Parlor Spider...Step In, Little Fly

Insightful thoughts and/or rants from atop the soapbox from one who wishes to share the "right" opinion with everyone.

Tuesday, May 09, 2006

Standards Are Plummeting

The University of North Carolina, yes, MJ's school, has decided that it's students no longer need to know how to swim in order to graduate. Another standard falls in the educational world. This will be the last year that students have to pass a basic swim test (50 yd. swim and 5 minutes floating) in order to get a diploma in Chapel Hill. The university feels that there are much more available fitness outlets for their graduates than swimming.
Somewhere near sixty years ago, almost every institution of higher learning required students to pass a basic swimming test in order to graduate...something about being able to save one's own life when toppling from a yacht. Anyway, as recently as 1977, 42% of all universities in America STILL required students to be able to swim in order to graduate; by the time the early 80s were ushered in, that figure was a mere 8%...sad. Now, except for the hallowed halls of places like Notre Dame (where they no longer require students to take the test in the buff, a practice which was halted by the inclusion of women to the campus), MIT, Cornell, Columbia and Swarthmore (as well as all the service academies), this test of determination has gone the way of, say, the high school graduation test in Wisconsin...and other states as well.
In fact, California is in the process of suffering through a lawsuit which challenges their gradution test as unfair to poor students and students in large schools. apparently, such students get poor teachers. This was supposed to be the first graduating class in California which was required to pass a test to graduate. Litigation will, no doubt, hold up many a graduation party there!
At least Governor Jeb Bush and the politicos in Florida give lip service to standards by requiring high school student to declare a major. Their idea is that it will allow students to focus more on a career choice (at 13) while avoiding things they don't want to take. Core areas like math, English, science and social studies would still be required, though. You can just hear the anguished cries of students who wanted to major in shop so they would not have to take all the other stuff.
Come to think of it, I was required to take an introduction to music class in college which met the same day the school newspaper was published.
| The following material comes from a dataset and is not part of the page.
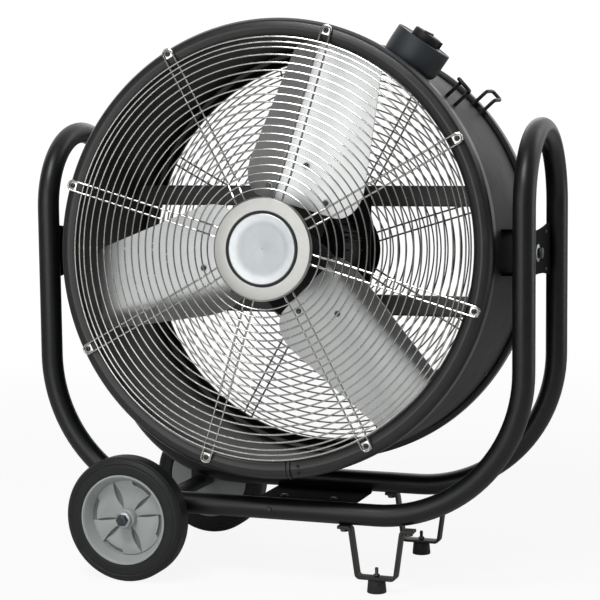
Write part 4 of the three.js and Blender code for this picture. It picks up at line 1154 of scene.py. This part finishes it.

At least part of that time was then spent somewhat profitably. The professor finally got so irritated at the rustling of the pages that he turned the lights off in the auditorium, leaving only the stage illuminated. However, he proceeded to fall off the stage and break a leg. I knew there was some kind of commotion but had to wait a couple of days to read about it in the next edition of the school paper.
All of this except the inane part about my college music class leads to this question: can standards get any lower? What will get dropped next? Classes on Friday?